What to produce: Which lines run from the first one up to and including the one with "# make it dark, pale or warm in places."? Print exactly those.

Data entries:
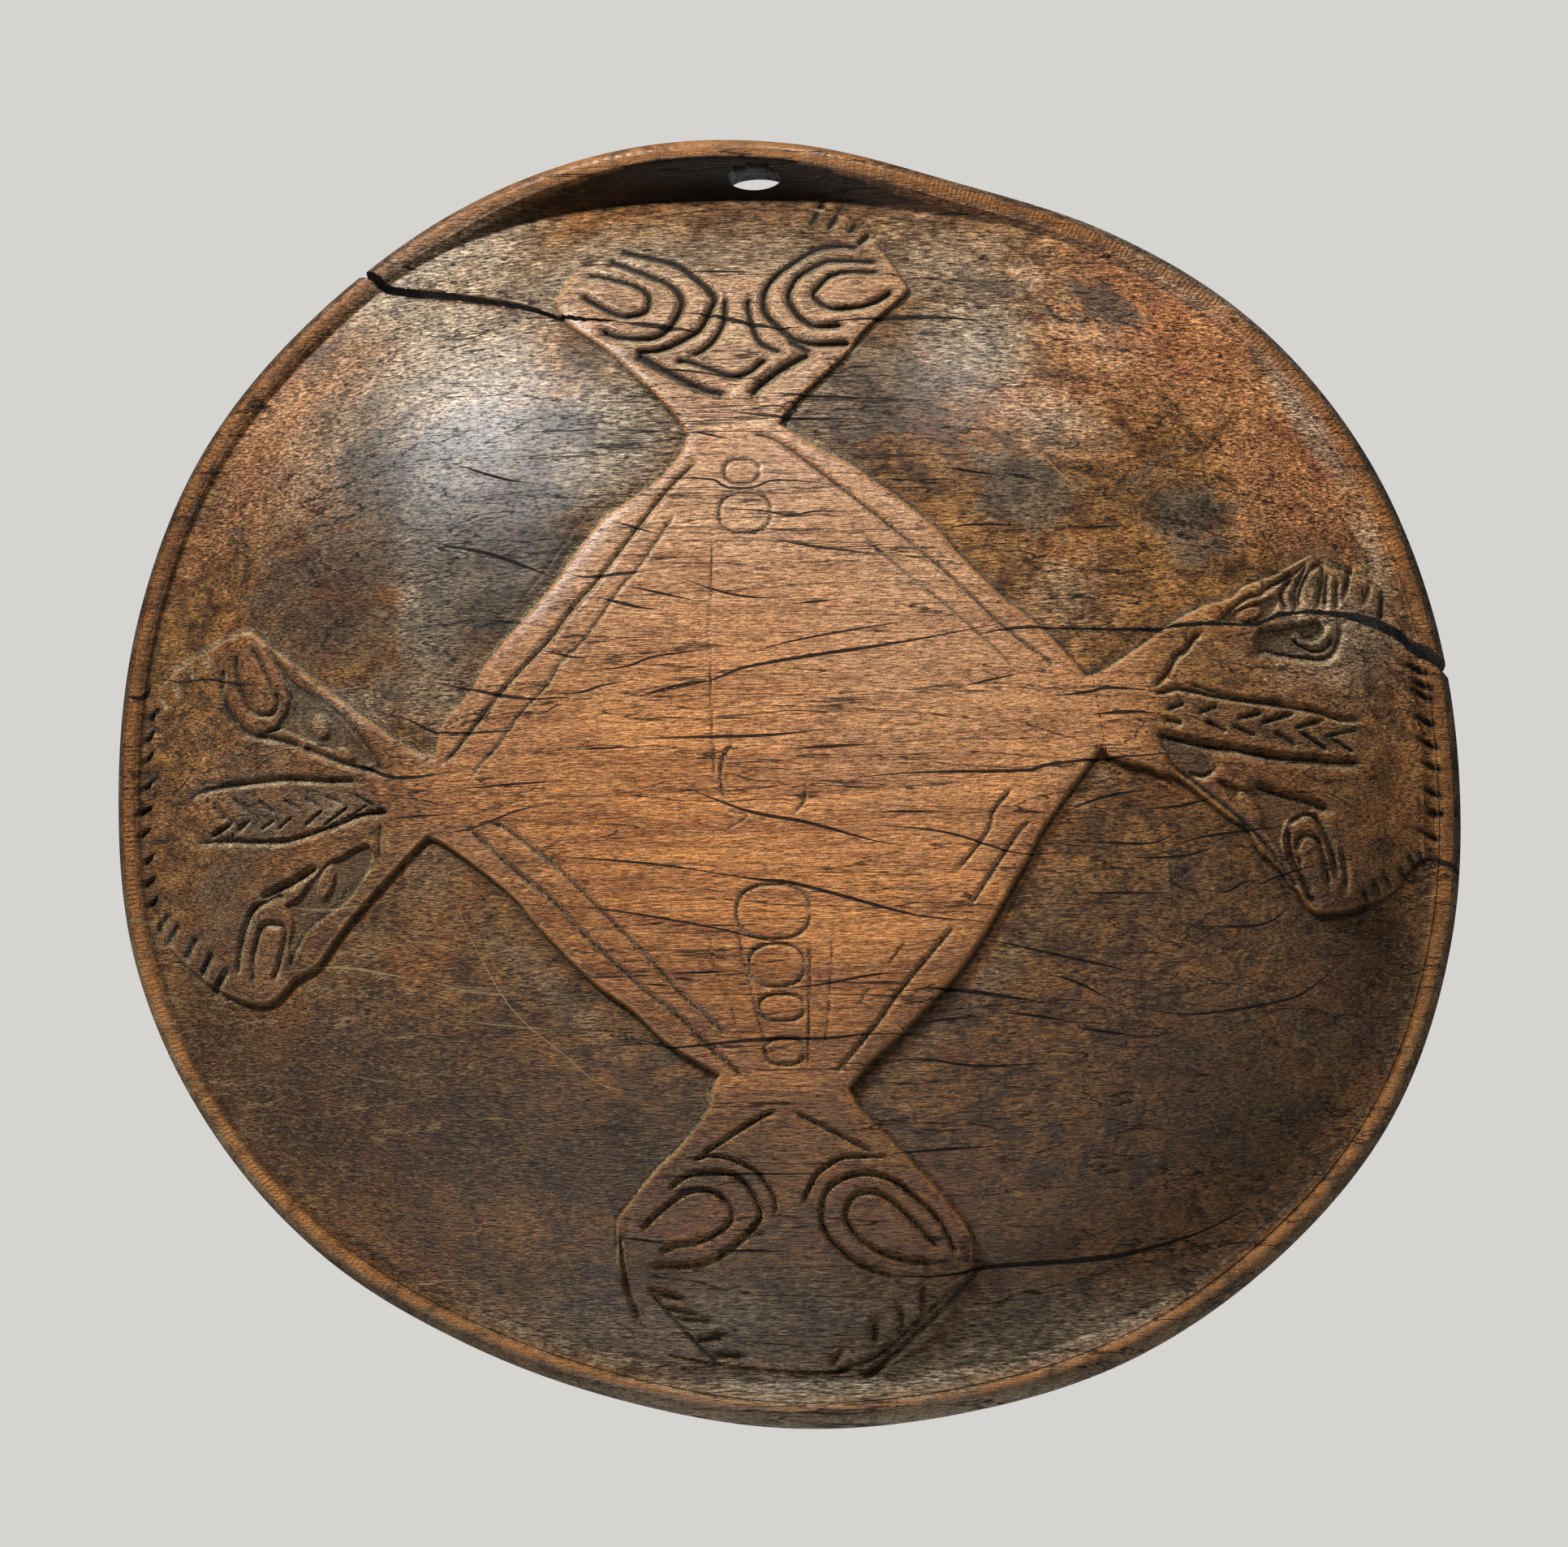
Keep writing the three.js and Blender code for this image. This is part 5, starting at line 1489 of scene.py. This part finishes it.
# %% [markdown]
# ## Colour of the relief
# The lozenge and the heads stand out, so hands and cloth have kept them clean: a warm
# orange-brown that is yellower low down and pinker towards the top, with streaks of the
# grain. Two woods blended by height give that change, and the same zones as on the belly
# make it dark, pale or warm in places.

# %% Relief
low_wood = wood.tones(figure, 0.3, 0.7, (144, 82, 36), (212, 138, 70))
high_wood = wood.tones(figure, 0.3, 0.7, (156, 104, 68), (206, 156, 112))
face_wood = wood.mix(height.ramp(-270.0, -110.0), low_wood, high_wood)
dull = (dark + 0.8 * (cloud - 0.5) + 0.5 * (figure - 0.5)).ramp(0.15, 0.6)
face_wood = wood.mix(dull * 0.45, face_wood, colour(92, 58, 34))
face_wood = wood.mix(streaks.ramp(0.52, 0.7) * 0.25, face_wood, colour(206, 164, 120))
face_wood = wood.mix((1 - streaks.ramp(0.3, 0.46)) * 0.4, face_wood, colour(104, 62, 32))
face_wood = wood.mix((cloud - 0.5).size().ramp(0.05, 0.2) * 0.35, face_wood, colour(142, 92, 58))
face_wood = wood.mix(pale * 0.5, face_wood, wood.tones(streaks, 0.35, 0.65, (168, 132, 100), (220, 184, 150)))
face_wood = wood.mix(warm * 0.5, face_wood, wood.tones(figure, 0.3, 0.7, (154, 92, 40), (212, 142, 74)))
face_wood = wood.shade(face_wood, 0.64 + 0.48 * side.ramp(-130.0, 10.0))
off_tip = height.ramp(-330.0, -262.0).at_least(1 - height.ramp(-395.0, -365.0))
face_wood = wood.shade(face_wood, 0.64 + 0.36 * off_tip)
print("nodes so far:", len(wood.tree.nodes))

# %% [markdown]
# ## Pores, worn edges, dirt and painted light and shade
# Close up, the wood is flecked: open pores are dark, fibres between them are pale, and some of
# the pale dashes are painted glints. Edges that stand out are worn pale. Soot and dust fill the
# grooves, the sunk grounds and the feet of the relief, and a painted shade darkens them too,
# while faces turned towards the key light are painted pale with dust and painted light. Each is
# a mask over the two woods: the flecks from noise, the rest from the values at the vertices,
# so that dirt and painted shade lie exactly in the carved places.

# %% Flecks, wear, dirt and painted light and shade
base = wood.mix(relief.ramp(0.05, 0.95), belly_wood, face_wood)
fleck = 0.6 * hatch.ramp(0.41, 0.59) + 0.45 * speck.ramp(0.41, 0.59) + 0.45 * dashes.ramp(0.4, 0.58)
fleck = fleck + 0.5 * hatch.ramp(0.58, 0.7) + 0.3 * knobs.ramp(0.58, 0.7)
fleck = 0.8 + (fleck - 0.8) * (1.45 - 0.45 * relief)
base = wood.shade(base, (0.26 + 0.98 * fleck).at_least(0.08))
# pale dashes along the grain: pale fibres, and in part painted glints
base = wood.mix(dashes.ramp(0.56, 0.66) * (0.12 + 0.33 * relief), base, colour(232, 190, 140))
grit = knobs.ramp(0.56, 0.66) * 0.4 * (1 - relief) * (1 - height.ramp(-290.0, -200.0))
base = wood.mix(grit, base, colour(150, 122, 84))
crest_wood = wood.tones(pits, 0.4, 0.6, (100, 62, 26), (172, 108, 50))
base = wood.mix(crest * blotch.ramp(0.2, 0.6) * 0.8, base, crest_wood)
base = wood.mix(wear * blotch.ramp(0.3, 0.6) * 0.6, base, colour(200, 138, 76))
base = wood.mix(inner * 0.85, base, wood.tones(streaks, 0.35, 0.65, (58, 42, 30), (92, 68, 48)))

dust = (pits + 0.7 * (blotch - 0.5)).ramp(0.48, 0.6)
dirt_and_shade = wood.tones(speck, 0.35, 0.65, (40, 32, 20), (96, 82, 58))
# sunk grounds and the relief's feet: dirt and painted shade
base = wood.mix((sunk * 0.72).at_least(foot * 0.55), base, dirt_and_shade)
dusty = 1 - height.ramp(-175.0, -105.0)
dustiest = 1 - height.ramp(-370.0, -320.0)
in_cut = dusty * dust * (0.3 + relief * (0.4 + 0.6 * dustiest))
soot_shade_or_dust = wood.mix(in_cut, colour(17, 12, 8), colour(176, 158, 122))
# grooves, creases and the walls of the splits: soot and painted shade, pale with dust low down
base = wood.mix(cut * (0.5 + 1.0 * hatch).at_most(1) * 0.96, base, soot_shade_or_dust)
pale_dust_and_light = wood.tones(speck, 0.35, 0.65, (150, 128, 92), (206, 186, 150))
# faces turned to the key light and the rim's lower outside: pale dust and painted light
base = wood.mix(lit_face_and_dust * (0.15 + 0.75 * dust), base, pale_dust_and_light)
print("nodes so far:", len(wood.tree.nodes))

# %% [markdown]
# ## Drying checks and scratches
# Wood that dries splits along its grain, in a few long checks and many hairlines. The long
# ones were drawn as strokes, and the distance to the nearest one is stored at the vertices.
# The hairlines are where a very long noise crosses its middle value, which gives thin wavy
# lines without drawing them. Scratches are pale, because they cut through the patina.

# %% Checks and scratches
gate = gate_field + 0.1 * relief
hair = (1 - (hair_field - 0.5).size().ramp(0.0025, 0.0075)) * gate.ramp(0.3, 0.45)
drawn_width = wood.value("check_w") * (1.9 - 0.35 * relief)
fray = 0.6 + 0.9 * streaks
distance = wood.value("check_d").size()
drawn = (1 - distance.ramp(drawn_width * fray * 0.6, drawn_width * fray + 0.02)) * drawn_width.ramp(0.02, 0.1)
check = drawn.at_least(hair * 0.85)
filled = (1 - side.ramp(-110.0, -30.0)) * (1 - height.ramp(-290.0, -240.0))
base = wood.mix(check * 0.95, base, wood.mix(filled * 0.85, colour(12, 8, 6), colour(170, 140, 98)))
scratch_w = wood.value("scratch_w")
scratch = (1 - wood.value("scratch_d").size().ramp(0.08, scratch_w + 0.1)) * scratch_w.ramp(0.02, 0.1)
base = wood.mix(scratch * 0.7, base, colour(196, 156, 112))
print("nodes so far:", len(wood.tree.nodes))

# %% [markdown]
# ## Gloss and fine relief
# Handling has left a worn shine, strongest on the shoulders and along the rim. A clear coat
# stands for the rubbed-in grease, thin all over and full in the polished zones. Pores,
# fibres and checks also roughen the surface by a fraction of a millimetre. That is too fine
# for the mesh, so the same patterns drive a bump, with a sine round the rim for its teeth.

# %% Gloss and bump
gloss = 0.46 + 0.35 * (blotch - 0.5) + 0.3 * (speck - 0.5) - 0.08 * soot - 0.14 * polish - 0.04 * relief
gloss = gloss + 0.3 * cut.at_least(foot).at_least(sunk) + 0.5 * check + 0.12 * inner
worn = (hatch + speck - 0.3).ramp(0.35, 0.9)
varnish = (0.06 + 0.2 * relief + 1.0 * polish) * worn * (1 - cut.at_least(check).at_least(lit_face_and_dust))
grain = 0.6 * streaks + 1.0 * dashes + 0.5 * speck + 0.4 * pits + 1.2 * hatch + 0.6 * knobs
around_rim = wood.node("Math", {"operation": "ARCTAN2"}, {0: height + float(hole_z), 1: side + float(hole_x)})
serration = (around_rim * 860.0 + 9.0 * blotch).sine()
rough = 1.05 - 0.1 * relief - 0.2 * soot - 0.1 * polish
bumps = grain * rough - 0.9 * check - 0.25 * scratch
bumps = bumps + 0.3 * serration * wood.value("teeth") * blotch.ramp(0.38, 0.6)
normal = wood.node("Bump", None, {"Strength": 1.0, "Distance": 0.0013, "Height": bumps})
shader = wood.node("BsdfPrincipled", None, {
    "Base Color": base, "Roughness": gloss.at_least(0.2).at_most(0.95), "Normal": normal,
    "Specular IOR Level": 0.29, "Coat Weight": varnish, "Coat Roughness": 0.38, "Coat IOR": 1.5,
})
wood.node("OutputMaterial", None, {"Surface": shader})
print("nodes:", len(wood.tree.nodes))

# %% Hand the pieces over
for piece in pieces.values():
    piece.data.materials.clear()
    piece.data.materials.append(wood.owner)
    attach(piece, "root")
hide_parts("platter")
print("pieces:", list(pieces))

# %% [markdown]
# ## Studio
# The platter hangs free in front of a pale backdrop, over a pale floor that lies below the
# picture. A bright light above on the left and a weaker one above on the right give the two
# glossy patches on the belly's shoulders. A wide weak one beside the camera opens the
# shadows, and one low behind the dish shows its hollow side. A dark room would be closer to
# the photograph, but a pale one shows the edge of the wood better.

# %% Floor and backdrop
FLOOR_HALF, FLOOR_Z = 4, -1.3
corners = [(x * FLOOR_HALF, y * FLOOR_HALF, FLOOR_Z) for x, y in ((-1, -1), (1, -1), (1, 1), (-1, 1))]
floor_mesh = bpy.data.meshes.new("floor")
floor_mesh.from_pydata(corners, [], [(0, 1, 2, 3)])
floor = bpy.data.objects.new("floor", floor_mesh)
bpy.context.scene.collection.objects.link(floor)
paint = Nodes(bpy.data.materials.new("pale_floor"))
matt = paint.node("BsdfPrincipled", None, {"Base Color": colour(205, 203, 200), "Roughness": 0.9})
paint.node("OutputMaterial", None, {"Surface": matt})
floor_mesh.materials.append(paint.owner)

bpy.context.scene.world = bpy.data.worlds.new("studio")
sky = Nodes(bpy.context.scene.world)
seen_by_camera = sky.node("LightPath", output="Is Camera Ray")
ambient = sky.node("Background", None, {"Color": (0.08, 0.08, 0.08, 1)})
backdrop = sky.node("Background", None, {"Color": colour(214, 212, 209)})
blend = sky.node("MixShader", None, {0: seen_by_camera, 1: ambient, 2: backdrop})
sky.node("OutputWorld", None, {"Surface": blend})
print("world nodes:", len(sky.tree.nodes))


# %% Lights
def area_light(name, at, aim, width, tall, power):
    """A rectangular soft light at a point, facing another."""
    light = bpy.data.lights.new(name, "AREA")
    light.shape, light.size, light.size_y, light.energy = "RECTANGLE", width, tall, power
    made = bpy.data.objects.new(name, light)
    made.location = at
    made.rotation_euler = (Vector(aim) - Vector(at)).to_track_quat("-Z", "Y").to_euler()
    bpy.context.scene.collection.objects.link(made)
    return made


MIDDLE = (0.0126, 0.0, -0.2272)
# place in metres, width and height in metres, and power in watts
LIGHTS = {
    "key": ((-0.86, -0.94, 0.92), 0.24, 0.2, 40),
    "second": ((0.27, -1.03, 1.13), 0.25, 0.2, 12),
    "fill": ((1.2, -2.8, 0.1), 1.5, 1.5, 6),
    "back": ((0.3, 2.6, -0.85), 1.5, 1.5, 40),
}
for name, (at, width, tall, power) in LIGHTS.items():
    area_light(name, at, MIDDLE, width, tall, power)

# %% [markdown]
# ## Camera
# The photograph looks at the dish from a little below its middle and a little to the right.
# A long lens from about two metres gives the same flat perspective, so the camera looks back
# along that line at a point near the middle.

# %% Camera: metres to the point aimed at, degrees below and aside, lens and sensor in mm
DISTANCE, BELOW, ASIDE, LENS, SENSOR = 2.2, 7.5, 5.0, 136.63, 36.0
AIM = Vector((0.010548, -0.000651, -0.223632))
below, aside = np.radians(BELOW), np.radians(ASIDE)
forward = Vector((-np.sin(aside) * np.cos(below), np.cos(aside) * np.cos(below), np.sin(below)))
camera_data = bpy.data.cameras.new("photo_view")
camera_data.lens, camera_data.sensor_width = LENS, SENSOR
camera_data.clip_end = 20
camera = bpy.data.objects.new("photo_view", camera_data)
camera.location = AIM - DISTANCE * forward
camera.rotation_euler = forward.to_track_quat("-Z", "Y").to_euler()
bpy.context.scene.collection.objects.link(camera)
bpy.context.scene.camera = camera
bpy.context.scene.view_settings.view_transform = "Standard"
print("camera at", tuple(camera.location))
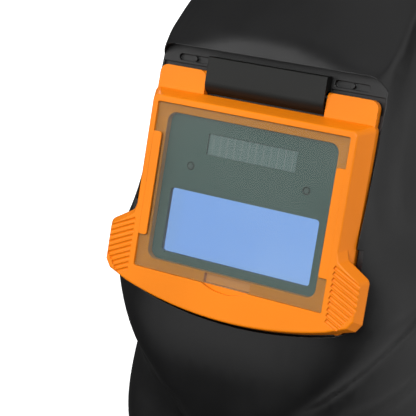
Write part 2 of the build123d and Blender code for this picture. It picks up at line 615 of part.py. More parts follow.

Reply to the exercise:
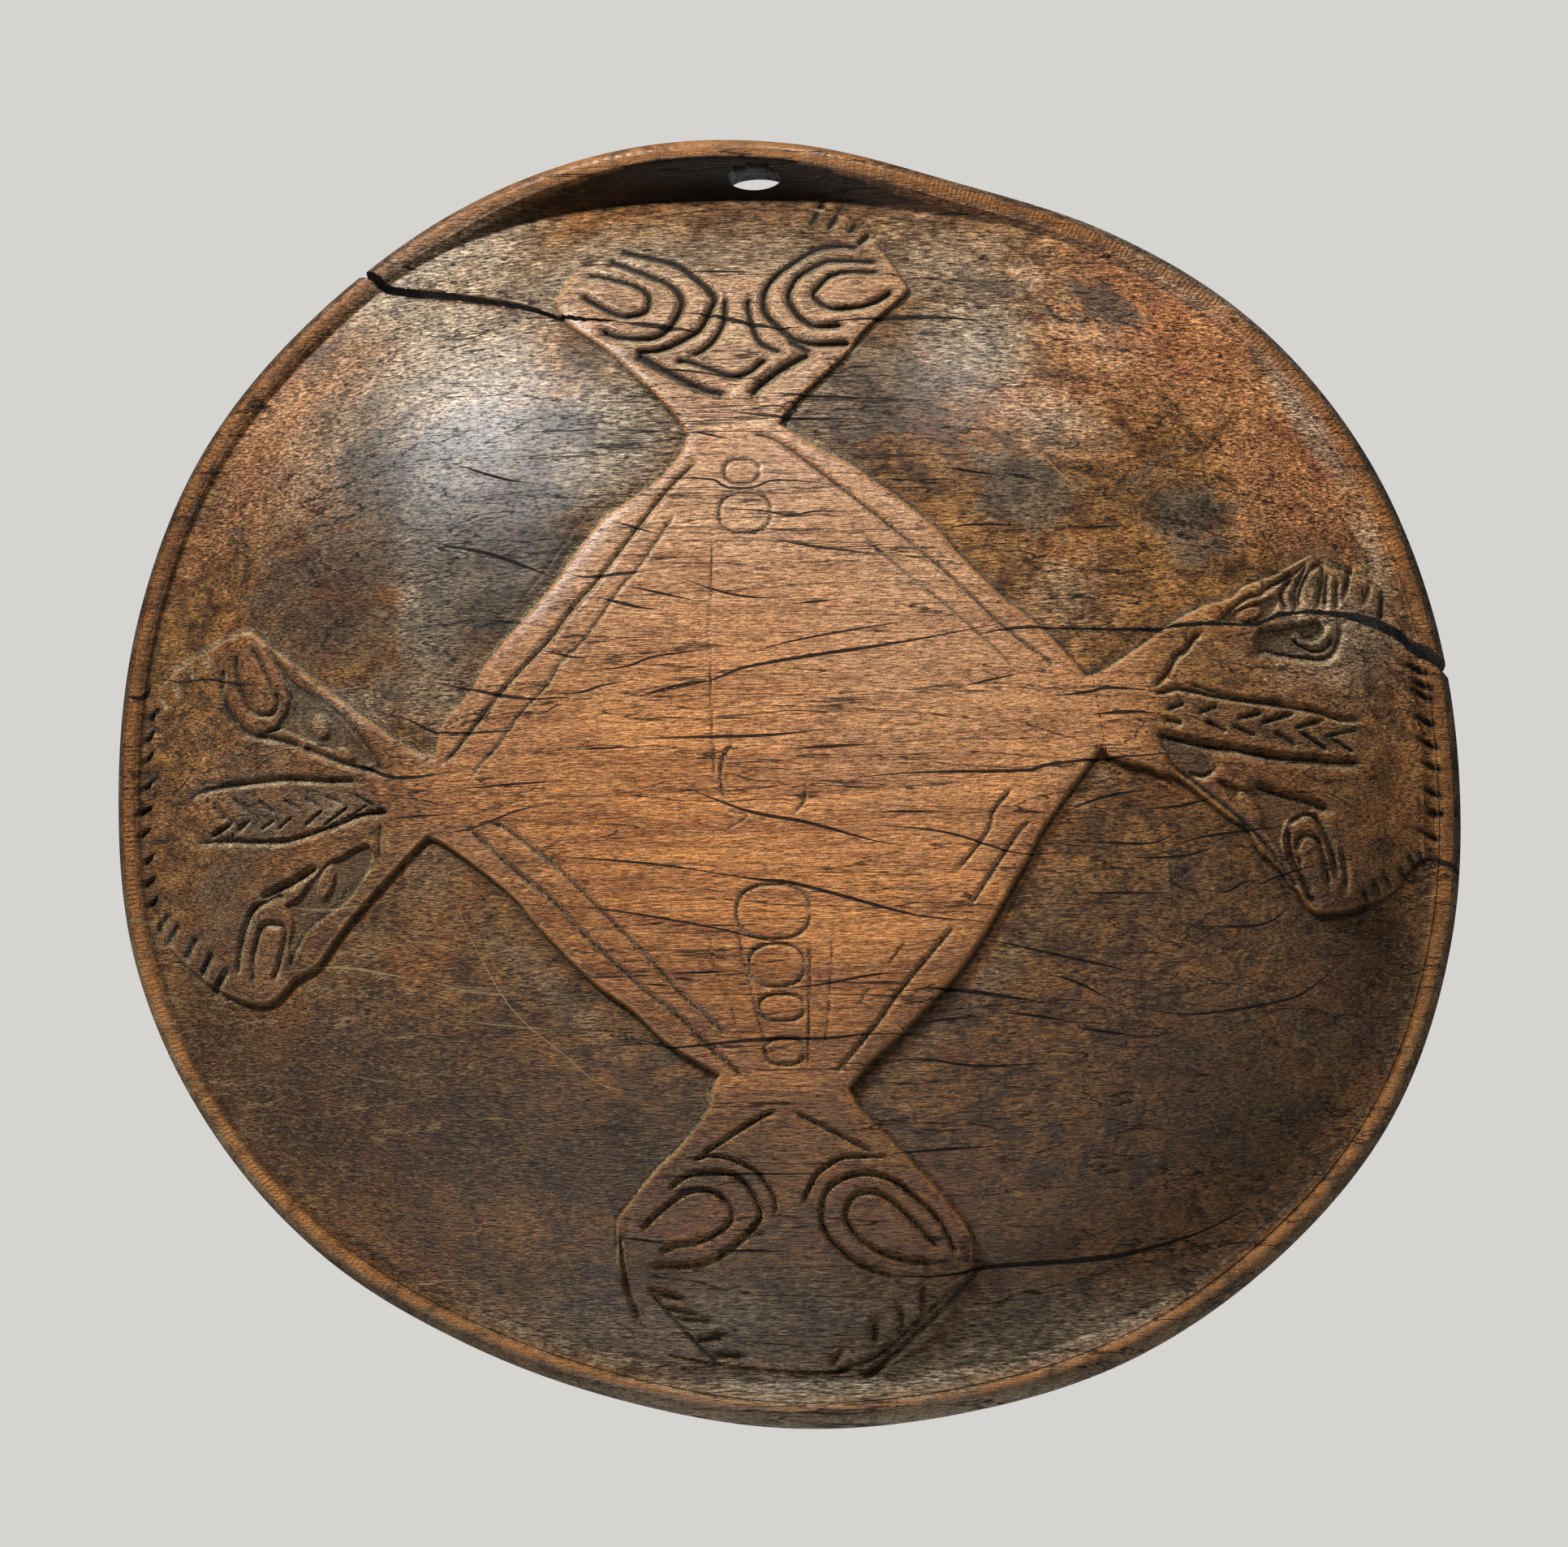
Keep writing the three.js and Blender code for this image. This is part 5, starting at line 1489 of scene.py. This part finishes it.
# %% [markdown]
# ## Colour of the relief
# The lozenge and the heads stand out, so hands and cloth have kept them clean: a warm
# orange-brown that is yellower low down and pinker towards the top, with streaks of the
# grain. Two woods blended by height give that change, and the same zones as on the belly
# make it dark, pale or warm in places.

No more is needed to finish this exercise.